Within the data that follows, set down exactly the lines from the one containing "up the outside." through the one containing "cad_parts[node].hide_render = cad_parts[node].hide_viewport", both ends included.

--------------------------------

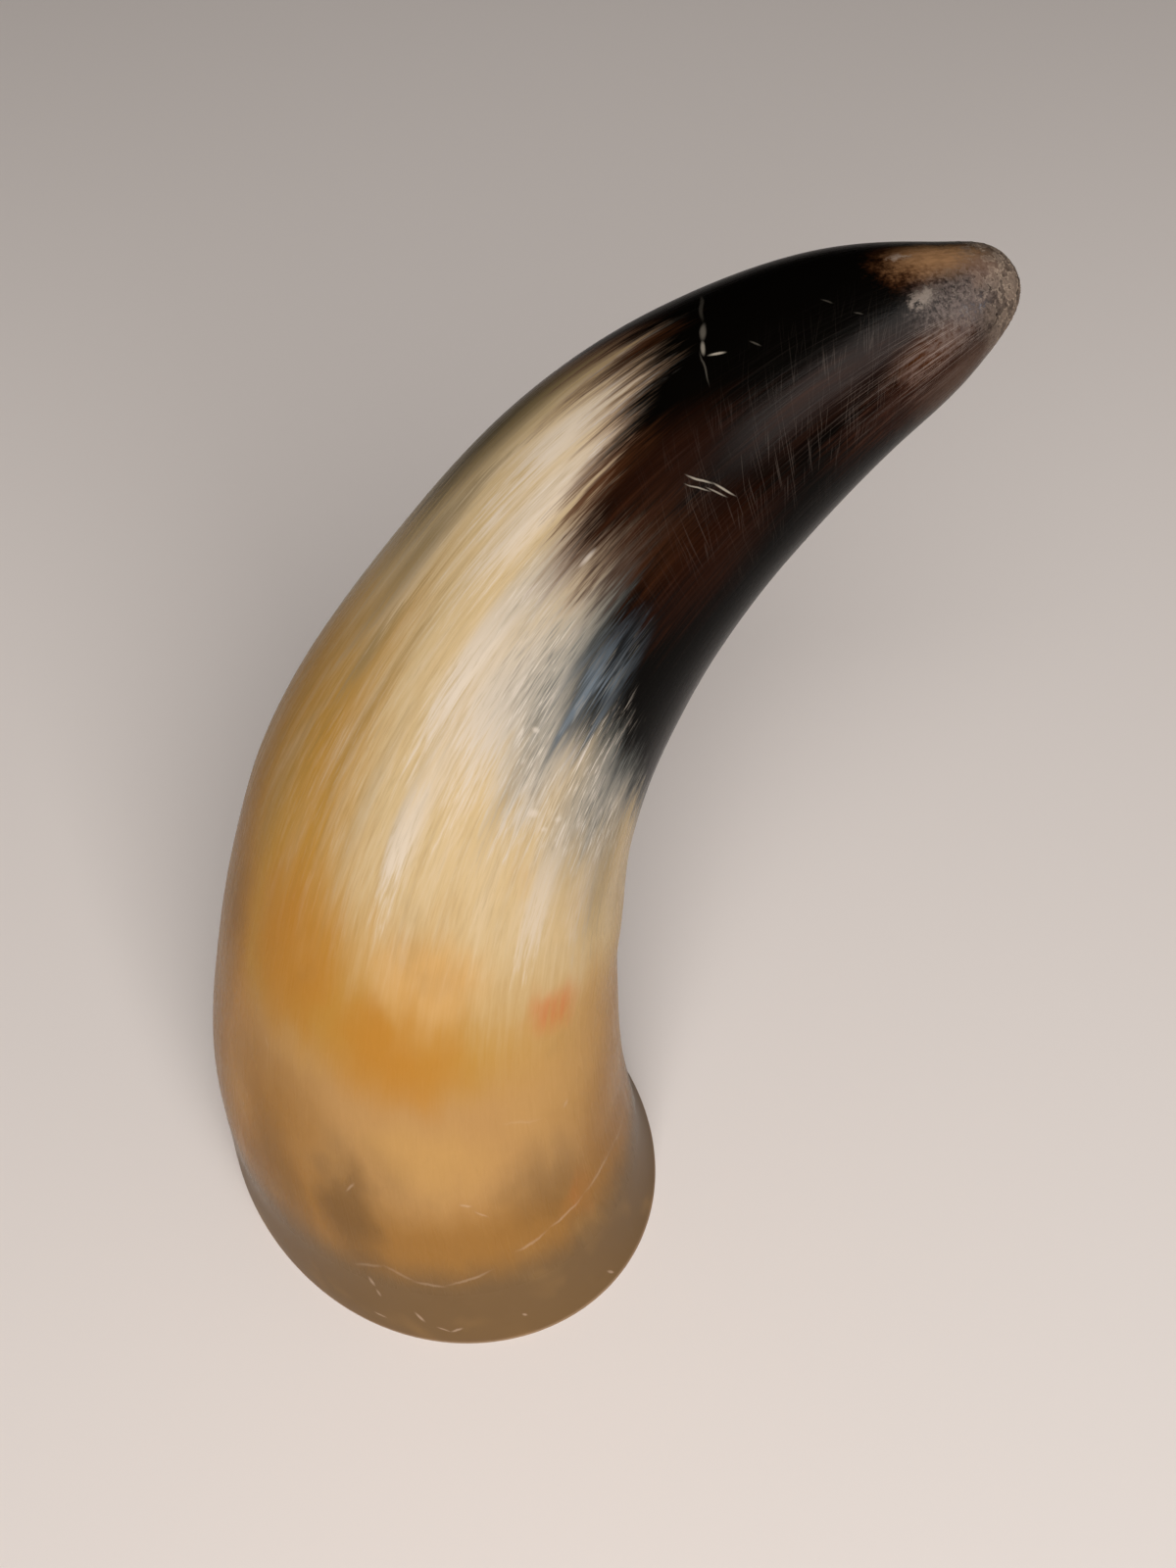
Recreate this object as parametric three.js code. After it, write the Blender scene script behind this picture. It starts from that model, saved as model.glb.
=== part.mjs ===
// A polished buffalo horn standing on its cut root.
//
// The horn is one piece of keratin: a hollow cone that grew round a bone core, solid in its outer
// half, cut off square at the root and worn round at the tip. Millimetres, +Z up. The root is cut
// in the XY plane and the tip bends over towards +X. The origin is the middle of the horn's
// bounding box, on the surface that it stands on.

import * as THREE from "three";
import { LoftGeometry } from "three/addons/geometries/LoftGeometry.js";

// The centre line: it rises square to the cut and leans over faster and faster towards the tip.
const HORN_LENGTH = 203.5; // along the centre line, from the cut to the tip
const TIP_LEAN = THREE.MathUtils.degToRad(95); // from upright, at the tip
const LEAN_POWER = 2.2; // 2 or more keeps the root half nearly straight

// The outside: an oval that tapers and turns on its way up.
const ROOT_HALF_WIDTH = 41.2; // across the bend
const TIP_HALF_WIDTH = 8.2; // the same, where the taper would end if the tip weren't rounded
const TAPER_POWER = 0.87;
const ROOT_FLATNESS = 0.83; // the oval's half depth, in the plane of the bend, over its half width
const TIP_FLATNESS = 1.05;
const ROOT_TURN = THREE.MathUtils.degToRad(-21); // of the oval about the centre line, none at the tip

// The foot: the last few millimetres spread a little, mostly towards the inside of the bend.
const FOOT_FLARE = 0.8; // all round
const FOOT_SPREAD = 1.7; // towards the inside of the bend
const FOOT_REACH = 7; // over which both fade by two thirds

// The tip: worn to a blunt dome.
const DOME_LENGTH = 46;
const DOME_POWER = 3; // 2 would be an ellipse, and more is blunter

// The hollow: where the bone core was, open at the root and pointed above.
const RIM_WALL = 5; // thickness of the horn at the cut
const HOLLOW_DEPTH = 112;
const HOLLOW_POWER = 1.5; // how late the hollow narrows
const HOLLOW_ROUNDING = 0.75; // under 1 rounds its end

// How finely the surfaces are divided.
const AROUND = 40;
const RINGS_BODY = 27;
const RINGS_DOME = 13;
const RINGS_HOLLOW = 15;
const STEPS_OF_CENTRE_LINE = 400;

// The lean from upright at a distance along the centre line.
function lean(along) {
  return TIP_LEAN * (along / HORN_LENGTH) ** LEAN_POWER;
}

// The centre line as points at even steps, each one a short straight step on from the last.
function centreLine() {
  const step = HORN_LENGTH / STEPS_OF_CENTRE_LINE;
  const points = [new THREE.Vector3(0, 0, 0)];
  for (let i = 0; i < STEPS_OF_CENTRE_LINE; i++) {
    const angle = lean((i + 0.5) * step);
    const direction = new THREE.Vector3(Math.sin(angle), 0, Math.cos(angle));
    points.push(points[i].clone().addScaledVector(direction, step));
  }
  return points;
}

const CENTRE_LINE = centreLine();

// The point on the centre line at a distance along it.
function centre(along) {
  const place = (along / HORN_LENGTH) * STEPS_OF_CENTRE_LINE;
  const i = Math.min(Math.floor(place), STEPS_OF_CENTRE_LINE - 1);
  return CENTRE_LINE[i].clone().lerp(CENTRE_LINE[i + 1], place - i);
}

// How much of the foot's spread is left at a distance from the cut.
function footFade(along) {
  return Math.exp(-along / FOOT_REACH);
}

// Half the horn's width across the bend, with the dome of the tip and the foot.
function halfWidth(along) {
  const left = 1 - along / HORN_LENGTH;
  const taper = TIP_HALF_WIDTH + (ROOT_HALF_WIDTH - TIP_HALF_WIDTH) * left ** TAPER_POWER;
  const intoDome = Math.max(0, 1 - (HORN_LENGTH - along) / DOME_LENGTH);
  return taper * Math.sqrt(1 - intoDome ** DOME_POWER) + FOOT_FLARE * footFade(along);
}

// Half the hollow's width across the bend.
function hollowHalfWidth(along) {
  const mouth = ROOT_HALF_WIDTH + FOOT_FLARE - RIM_WALL;
  return mouth * (1 - (along / HOLLOW_DEPTH) ** HOLLOW_POWER) ** HOLLOW_ROUNDING;
}

// An oval ring square to the centre line.
function ring(along, width) {
  const angle = lean(along);
  const inward = new THREE.Vector3(Math.cos(angle), 0, -Math.sin(angle));
  const across = new THREE.Vector3(0, 1, 0);
  const shareOfLength = along / HORN_LENGTH;
  const flatness = THREE.MathUtils.lerp(ROOT_FLATNESS, TIP_FLATNESS, shareOfLength);
  const turn = ROOT_TURN * (1 - shareOfLength);
  const middle = centre(along).addScaledVector(inward, FOOT_SPREAD * footFade(along));
  const points = [];
  for (let i = 0; i < AROUND; i++) {
    const round = (-i / AROUND) * 2 * Math.PI;
    const wide = width * Math.cos(round);
    const deep = width * flatness * Math.sin(round);
    const alongAcross = wide * Math.cos(turn) - deep * Math.sin(turn);
    const alongInward = wide * Math.sin(turn) + deep * Math.cos(turn);
    points.push(middle.clone().addScaledVector(across, alongAcross).addScaledVector(inward, alongInward));
  }
  return points;
}

// The hollow's rings, from its end, a point, down to the mouth. They crowd together at its end.
function hollowRings() {
  const rings = [];
  for (let i = 0; i <= RINGS_HOLLOW; i++) {
    const along = HOLLOW_DEPTH * Math.cos((i / RINGS_HOLLOW) * (Math.PI / 2));
    rings.push(ring(along, hollowHalfWidth(along)));
  }
  return rings;
}

// The outside's rings, from the cut up to the tip, a point. They crowd together where the dome closes.
function outsideRings() {
  const domeStart = HORN_LENGTH - DOME_LENGTH;
  const rings = [];
  for (let i = 0; i < RINGS_BODY; i++) {
    const along = (i / RINGS_BODY) * domeStart;
    rings.push(ring(along, halfWidth(along)));
  }
  for (let i = 0; i <= RINGS_DOME; i++) {
    const along = domeStart + DOME_LENGTH * Math.sin((i / RINGS_DOME) * (Math.PI / 2));
    rings.push(ring(along, halfWidth(along)));
  }
  return rings;
}

// The horn as one loft: down the inside of the hollow, across the cut rim and up the outside.
function horn() {
  const geometry = new LoftGeometry([...hollowRings(), ...outsideRings()]);
  geometry.computeBoundingBox();
  const middle = geometry.boundingBox.getCenter(new THREE.Vector3());
  geometry.translate(-middle.x, -middle.y, -geometry.boundingBox.min.z);
  const keratin = new THREE.MeshStandardMaterial({ color: "#c8924c", roughness: 0.3, metalness: 0 });
  const mesh = new THREE.Mesh(geometry, keratin);
  mesh.name = "horn";
  return mesh;
}

const group = new THREE.Group();
group.add(horn());

export default group;
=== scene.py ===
"""A polished buffalo horn standing on its cut root: its fine surface, its finish and a plain studio."""

import math
from collections import namedtuple
from functools import partial, reduce
from itertools import chain

import bmesh
import bpy
from bpy.props import FloatProperty, FloatVectorProperty, IntProperty, PointerProperty
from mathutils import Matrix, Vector, noise


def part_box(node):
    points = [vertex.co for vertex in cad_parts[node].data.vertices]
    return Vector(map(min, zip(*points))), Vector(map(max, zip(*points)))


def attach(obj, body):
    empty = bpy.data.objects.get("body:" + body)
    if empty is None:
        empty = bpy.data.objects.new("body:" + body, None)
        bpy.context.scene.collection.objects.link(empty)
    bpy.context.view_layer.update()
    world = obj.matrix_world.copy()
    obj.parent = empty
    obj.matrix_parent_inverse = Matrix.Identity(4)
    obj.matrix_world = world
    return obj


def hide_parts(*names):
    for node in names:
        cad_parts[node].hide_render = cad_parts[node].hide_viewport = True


bl_info = {
    "name": "Polished Buffalo Horn",
    "version": (1, 0, 0),
    "blender": (4, 5, 0),
    "location": "3D View > Sidebar > Horn",
    "description": "Builds a polished buffalo horn round its solid, with a plain studio to see it in",
    "category": "Add Mesh",
}

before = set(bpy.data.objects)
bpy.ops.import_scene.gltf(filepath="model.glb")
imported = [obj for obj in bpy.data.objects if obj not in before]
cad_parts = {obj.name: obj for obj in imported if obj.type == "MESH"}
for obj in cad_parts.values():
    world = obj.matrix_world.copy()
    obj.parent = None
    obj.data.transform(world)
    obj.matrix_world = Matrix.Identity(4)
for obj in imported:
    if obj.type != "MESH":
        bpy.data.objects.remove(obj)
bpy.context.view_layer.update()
SOLID_LOW, SOLID_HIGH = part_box("horn")

MM = 0.001  # metres


def linear(hex_colour):
    """An sRGB hex colour as linear red, green and blue."""
    channels = [int(hex_colour[i : i + 2], 16) / 255 for i in (1, 3, 5)]
    return tuple(c / 12.92 if c <= 0.04045 else ((c + 0.055) / 1.055) ** 2.4 for c in channels)


# ---------------------------------------------------------------------------------------------
# The horn's shape. A place on the horn is its distance along the centre line from the cut, and its
# direction round it in degrees: 0 is the inside of the bend, 90 is -Y, 180 the outside of the bend.

LEAN_POWER = 2.2  # how late the centre line leans over
TAPER_POWER = 0.87
ROOT_FLATNESS = 0.83  # the oval's half depth, in the plane of the bend, over its half width
TIP_FLATNESS = 1.05
ROOT_TURN = math.radians(-21)  # of the oval about the centre line, none at the tip
FOOT_FLARE = 0.8 * MM  # spread of the last few millimetres, all round
FOOT_SPREAD = 1.7 * MM  # and towards the inside of the bend
FOOT_REACH = 7 * MM  # over which both fade by two thirds
DOME_LENGTH = 46 * MM  # of the worn tip
DOME_POWER = 3
HOLLOW_POWER = 1.5
HOLLOW_ROUNDING = 0.75
RIM_ROUNDING = 0.5 * MM  # of the cut's outer edge
STEPS_OF_CENTRE_LINE = 400

RINGS_EDGE = 4  # over the rounding of the cut's outer edge
RINGS_BODY = 300
RINGS_DOME = 96
RINGS_HOLLOW = 56
WELD = 0.001 * MM  # vertices nearer to each other than this become one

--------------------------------

◆ RESPONSE TO THIS TASK
// The horn as one loft: down the inside of the hollow, across the cut rim and up the outside.
function horn() {
  const geometry = new LoftGeometry([...hollowRings(), ...outsideRings()]);
  geometry.computeBoundingBox();
  const middle = geometry.boundingBox.getCenter(new THREE.Vector3());
  geometry.translate(-middle.x, -middle.y, -geometry.boundingBox.min.z);
  const keratin = new THREE.MeshStandardMaterial({ color: "#c8924c", roughness: 0.3, metalness: 0 });
  const mesh = new THREE.Mesh(geometry, keratin);
  mesh.name = "horn";
  return mesh;
}

const group = new THREE.Group();
group.add(horn());

export default group;
=== scene.py ===
"""A polished buffalo horn standing on its cut root: its fine surface, its finish and a plain studio."""

import math
from collections import namedtuple
from functools import partial, reduce
from itertools import chain

import bmesh
import bpy
from bpy.props import FloatProperty, FloatVectorProperty, IntProperty, PointerProperty
from mathutils import Matrix, Vector, noise


def part_box(node):
    points = [vertex.co for vertex in cad_parts[node].data.vertices]
    return Vector(map(min, zip(*points))), Vector(map(max, zip(*points)))


def attach(obj, body):
    empty = bpy.data.objects.get("body:" + body)
    if empty is None:
        empty = bpy.data.objects.new("body:" + body, None)
        bpy.context.scene.collection.objects.link(empty)
    bpy.context.view_layer.update()
    world = obj.matrix_world.copy()
    obj.parent = empty
    obj.matrix_parent_inverse = Matrix.Identity(4)
    obj.matrix_world = world
    return obj


def hide_parts(*names):
    for node in names:
        cad_parts[node].hide_render = cad_parts[node].hide_viewport = True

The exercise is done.